Air raid sirens interrupted classes more than once. Before one of his lectures, Gehlbach heard the sirens and spent about three hours in a hotel basement converted to a bomb shelter. Two were killed before the danger cleared about 5 a.m. During a second air raid, it was an hour spent in the bomb shelter.

“I remember people looked a little bleary eyed the next morning at school,” he said, “but we were really struck by how many people were there, notwithstanding the fact that this air raid had occurred hours earlier.”

Forged through collective trauma and perhaps with no acceptable choices but to carry on, KSE faculty, administrators, staff, and students demonstrated astonishing resilience. Sometimes that capacity manifested itself in the students’ focus and ability to engage with the course material in the face of unnerving interruptions.

Students in a classroom
“It is completely inspirational,” Gehlbach recalled. “The school has not only survived. It’s expanded since the beginning of the war." Photo credit: Sonin

As an example, Gehlbach recalled sharing in one class that Japanese cities had bounced back after World War II. One student noted that Japan is an island nation. Ukraine always will border Russia, he told Gehlbach, which may inhibit cities along those borders from recovering population.

“I think it’s one of the most intellectually exciting, vibrant places that I’ve been to,” Gehlbach added. “People are very interested in learning social science for the sake of understanding the future of their country. There’s a relevance to what people are studying that is immediate.” 

Harrowing as the air raid warnings could be, Ukrainians managed to inject levity into those moments, Gehlbach and Sonin recalled. An app that sent air raid alerts to mobile phones used the voice of actor Mark Hamill as Star Wars character Luke Skywalker.

“Attention. Air raid alert. Proceed to the nearest shelter,” the actor said, notifying users of an impending raid. “Don’t be careless. Your overconfidence is your weakness.”

When the raid ended, the app would play Hamill saying, “The air alert is over. May the force be with you.”

Despite the air raids, Gehlbach and Sonin said they felt safe.

“I was in the basements,” Gehlbach recalled, “and Ukraine's air defense systems shot down virtually all the missiles.”

Although Sonin experienced several air raid warnings, Russian attacks failed to materialize.

Born, raised, and educated in Russia, Sonin said the most difficult part of his visit to Kyiv were his feelings of guilt. Residing in Moscow in 2021-22, he opposed the invasion, worked to prevent it, and left the country shortly after the war started.

As a result of his efforts, Sonin has been placed on Russia’s federal wanted list on allegations that he disseminated false information about the Russian military. What he actually did was post social media reports about the killings of civilians in Bucha and the destruction of a theater in Mariupol.

“My country did this,” he said of the destruction in Ukraine, “but also, I wasn’t able to stop it.”

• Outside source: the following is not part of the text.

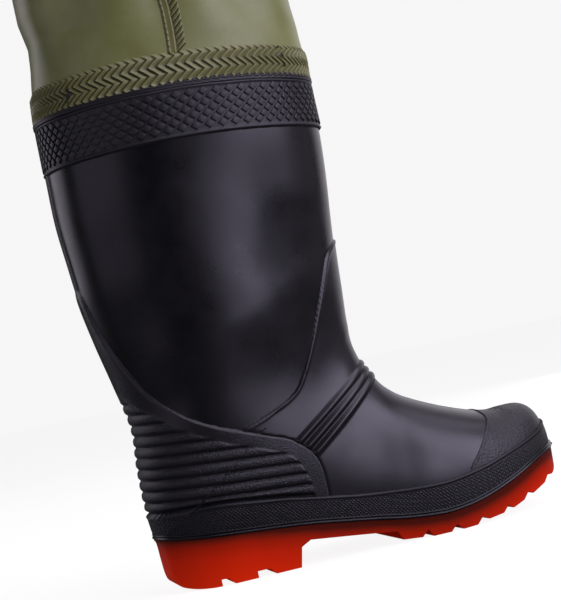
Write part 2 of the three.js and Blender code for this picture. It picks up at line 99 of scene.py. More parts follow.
shaftSections = [
    (-0.443, 1.242, 0.475, 1.456, 0.432, 0.45, 2.2, 1.95),
    (-0.471, 1.386, 0.482, 1.535, 0.452, 0.44, 2.2, 2),
    (-0.487, 1.526, 0.489, 1.614, 0.468, 0.44, 2.2, 2.1),
    (-0.499, 1.66, 0.497, 1.707, 0.484, 0.43, 2.2, 2.1),
    (-0.5, 1.805, 0.502, 1.814, 0.496, 0.43, 2.2, 2.1),
    (-0.5, 1.93, 0.5, 1.93, 0.5, 0.43, 2.2, 2.1),
    (-0.5, 2.04, 0.5, 2.04, 0.5, 0.43, 2.2, 2.1),
]


def heightAt(share):
    instep, top = boot["instepHeight"], boot["shaftHeight"]
    return share * instep if share <= 1 else instep + (share - 1) * (top - instep)


def splineRows(rows, places):
    rows = np.asarray(rows, float)
    last = len(rows) - 1
    i = np.clip(np.floor(places).astype(int), 0, last - 1)
    t = (places - i)[:, None]
    a, b, c, d = (rows[np.clip(i + k, 0, last)] for k in (-1, 0, 1, 2))
    square, cube = 2 * a - 5 * b + 4 * c - d, 3 * b - a - 3 * c + d
    return 0.5 * (2 * b + (c - a) * t + square * t ** 2 + cube * t ** 3)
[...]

Mural of woman painted on side of brick building
Ukrainians are prioritizing education during the war, Sonin said, to preserve human capital in the face of physical damage being inflicted. Photo credit: Gehlbach

‘Incredible sense of common identity’

More than a dozen alumni of the Kyiv School of Economics have been killed since the start of the war, Sonin said. At dinner one night during his visit, a woman told Gelbach that everyone in Ukraine knows at least three people who have been killed along the front lines of the conflict.

That trauma and the frequent air raid sirens have become part of life in Kyiv, the professors said. Gehlbach recalled speaking with a man who lives in a high-rise apartment and is unable to get to the basement shelter every time the sirens sound.

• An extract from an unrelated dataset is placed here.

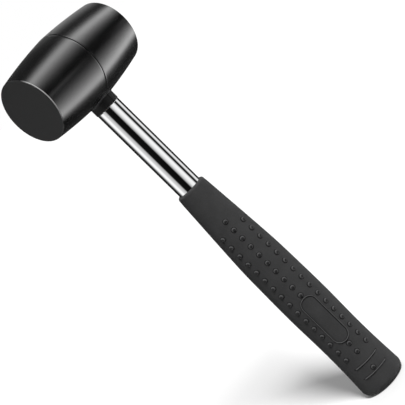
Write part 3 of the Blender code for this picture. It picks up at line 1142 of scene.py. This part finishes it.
# Long lights above and below the head, by angle up or down from the horizon on the -Y side.
# Towards -X they are mirrored to the +Y side.
UPPER_LIGHTS = (
    (0, 0.03), (12, 0.05), (20, 0.26), (28, 0.85), (38, 1.95), (47, 3.6), (56, 5.5), (62, 5.5),
    (67, 4.2), (72, 2.4), (78, 0.9), (85, 0.22), (95, 0.09), (180, 0.08),
)
LOWER_LIGHTS = (
    (0, 0.06), (10, 0.12), (20, 0.45), (30, 1.15), (38, 1.95), (47, 3.1), (57, 4.8), (66, 6.4),
    (74, 6.0), (80, 2.6), (86, 0.9), (93, 0.22), (110, 0.07), (180, 0.06),
)
# Extra light above the horizon on the +X side, by the same angle
RIM_LIGHTS = (
    (0, 0.0), (98, 0.0), (108, 0.1), (118, 0.3), (130, 0.52), (142, 0.55), (170, 0.4),
    (180, 0.38),
)

# Where one light gives way to the next, by parts of the direction's unit vector
UPPER_SIDE = (-0.02, 0.02)
NEAR_SIDE = (-0.35, -0.05)
RIM_SIDE = (0.55, 0.63)
RIM_HEIGHT = (0.0, 0.1)
SKY_HEIGHT = (-0.15, 0.25)
BEHIND = (0.3, 0.9)

# Lower and upper edge of the ring at eye level, each as elevations in degrees that it fades over
RING_FOOT = (-10.0, -8.5)
RING_TOP = (-1.2, -2.2)


def lobe_lights(tree, angle, upper_side):
    """Brightness of the long lights for an angle in radians, up or down from the horizon."""
    place = calculate(tree, "DIVIDE", angle, math.pi)
    upper = bright_steps(tree, place, UPPER_LIGHTS)
    lower = bright_steps(tree, place, LOWER_LIGHTS)
    return mix(tree, upper_side, lower, upper)


def build_studio_light(stage):
    """The studio as the world's colour.

    The background is plain white. Reflections see long soft lights above and below the head,
    a ring of cards at eye level, and near black between them. Soft fill comes from above and from
    behind the mallet, and a little from below.
    """
    world = bpy.data.worlds.new("studio")
    world.use_nodes = True
    world.cycles.sampling_method = "NONE"
    bpy.context.scene.world = world
    tree = world.node_tree
    tree.nodes.clear()
    direction = add(tree, "ShaderNodeTexCoord").outputs["Generated"]
    parts = add(tree, "ShaderNodeSeparateXYZ", {"Vector": direction}).outputs
    x, y, z = parts["X"], parts["Y"], parts["Z"]
    front = multiply(tree, y, -1.0)

    azimuth = calculate(tree, "ARCTAN2", x, front)
    from_camera = calculate(tree, "SUBTRACT", azimuth, stage.camera_azimuth)
    turns = calculate(tree, "ADD", calculate(tree, "DIVIDE", from_camera, math.tau), 0.5)
    cards = bright_steps(tree, calculate(tree, "FRACT", turns), EYE_LEVEL_LIGHTS)

    above = calculate(tree, "ABSOLUTE", z)
    upper_side = ramp_between(tree, z, *UPPER_SIDE)
    near_angle = calculate(tree, "ARCTAN2", above, front)
    far_angle = calculate(tree, "ARCTAN2", above, y)
    near_lobes = lobe_lights(tree, near_angle, upper_side)
    far_lobes = lobe_lights(tree, far_angle, upper_side)
    lobes = mix(tree, ramp_between(tree, x, *NEAR_SIDE), far_lobes, near_lobes)
    rim = bright_steps(tree, calculate(tree, "DIVIDE", near_angle, math.pi), RIM_LIGHTS)
    rim_side = multiply(tree, ramp_between(tree, x, *RIM_SIDE), ramp_between(tree, z, *RIM_HEIGHT))
    with_rim = calculate(tree, "ADD", lobes, multiply(tree, rim, rim_side))

    elevation = calculate(tree, "ARCSINE", z)
    at_eye_level = multiply(
        tree,
        ramp_between(tree, elevation, *map(math.radians, RING_FOOT)),
        ramp_between(tree, elevation, *map(math.radians, RING_TOP)),
    )
    reflected = mix(tree, at_eye_level, with_rim, cards)

    behind = calculate(
        tree,
        "SUBTRACT",
        multiply(tree, y, math.cos(stage.camera_azimuth)),
        multiply(tree, x, math.sin(stage.camera_azimuth)),
    )
    fill = calculate(
        tree,
        "ADD",
        ramp_between(tree, z, *SKY_HEIGHT, stage.ground_fill, stage.sky_fill),
        ramp_between(tree, behind, *BEHIND, 0.0, stage.back_fill),
    )
    ray = add(tree, "ShaderNodeLightPath").outputs
    lit = mix(tree, ray["Is Glossy Ray"], fill, reflected)
    seen = mix(tree, ray["Is Camera Ray"], lit, 1.0)
    white = (1.0, 1.0, 1.0, 1.0)
    background = add(tree, "ShaderNodeBackground", {"Color": white, "Strength": seen})
    output = add(tree, "ShaderNodeOutputWorld")
    tree.links.new(background.outputs["Background"], output.inputs["Surface"])


class MALLET_OT_stage(bpy.types.Operator):
    """Set up the pale floor, the soft studio light and the camera."""

    bl_idname = "mallet.stage"
    bl_label = "Set Stage"

    def execute(self, context):
        stage = context.scene.mallet_stage
        context.scene.view_settings.view_transform = "Standard"
        add_floor(stage)
        add_sun(stage)
        build_studio_light(stage)
        add_camera(stage)
        return {"FINISHED"}


# ---- panel and registration


class MALLET_PT_sidebar(bpy.types.Panel):
    """Sizes, finishes and steps of the mallet."""

    bl_idname = "MALLET_PT_sidebar"
    bl_label = "Rubber Mallet"
    bl_space_type = "VIEW_3D"
    bl_region_type = "UI"
    bl_category = "Mallet"

    def draw(self, context):
        for owner in PROPERTY_OWNERS:
            box = self.layout.box()
            box.label(text=owner.replace("_", " ").title())
            group = getattr(context.scene, owner)
            for name in group.__annotations__:
                box.prop(group, name)
        for operator in OPERATORS:
            self.layout.operator(operator.bl_idname)


PROPERTY_OWNERS = {
    "mallet_head": MalletHeadSizes,
    "mallet_tube": MalletTubeSizes,
    "mallet_grip": MalletGripSizes,
    "mallet_finishes": MalletFinishes,
    "mallet_stage": MalletStage,
}
OPERATORS = (
    MALLET_OT_head,
    MALLET_OT_cap,
    MALLET_OT_tube,
    MALLET_OT_grip,
    MALLET_OT_fixings,
    MALLET_OT_stage,
)
CLASSES = (*PROPERTY_OWNERS.values(), *OPERATORS, MALLET_PT_sidebar)


def register():
    for made in CLASSES:
        bpy.utils.register_class(made)
    for name, group in PROPERTY_OWNERS.items():
        setattr(bpy.types.Scene, name, PointerProperty(type=group))


def unregister():
    for name in PROPERTY_OWNERS:
        delattr(bpy.types.Scene, name)
    for made in reversed(CLASSES):
        bpy.utils.unregister_class(made)


def main():
    register()
    bpy.ops.mallet.head()
    bpy.ops.mallet.cap()
    bpy.ops.mallet.tube()
    bpy.ops.mallet.grip()
    bpy.ops.mallet.fixings()
    bpy.ops.mallet.stage()


if __name__ == "__main__":
    main()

“He told me that when he hears the alert, the first thing he does is hug his son and they go to the corridor, away from the windows,” Gehlbach said. “Then he listens for the sound of explosions and from that he judges how far away it is, which tells him if he and his son should go to the basement or not.”

Both professors said they are optimistic about the future of the Kyiv School of Economics and higher education in Ukraine.

Sonin said the city and nation are a cradle of European civilization—in science, education, and the arts. The invasion has fueled a robust national identity for Ukrainians, he added. After the war, the country will shed its Russian imperial and Soviet past.

Pile of destroyed, rusted cars, one painted with sunflowers
Forged through collective trauma and perhaps with no acceptable choices but to carry on, KSE faculty, administrators, staff, and students demonstrated astonishing resilience. Photo credit: Gehlbach

Gehlbach said he witnessed “an incredible sense of common identity and common purpose.” Those bonds may be complicated after the war by a return to Ukraine’s historically troubled political environment, he added.

“I think that’s inevitable,” Gehlbach said, “and not necessarily a bad thing.”

Sonin said the war will bring the collapse of Vladimir Putin’s regime, Ukraine’s liberation of its territories and membership in NATO and the European Union.

“And this will be the best way to make sure that this is the last war in Ukraine,” Sonin said.

Gehlbach said he is most concerned about whether the U.S. and Europe continue to support Ukraine.

“Ukraine will fight regardless of what the West will do,” Gehlbach said. “What’s happened in parts of Ukraine has been so horrific that it creates incredible motivation to finish the fight. I just hope that the West is there to help Ukraine to the end.”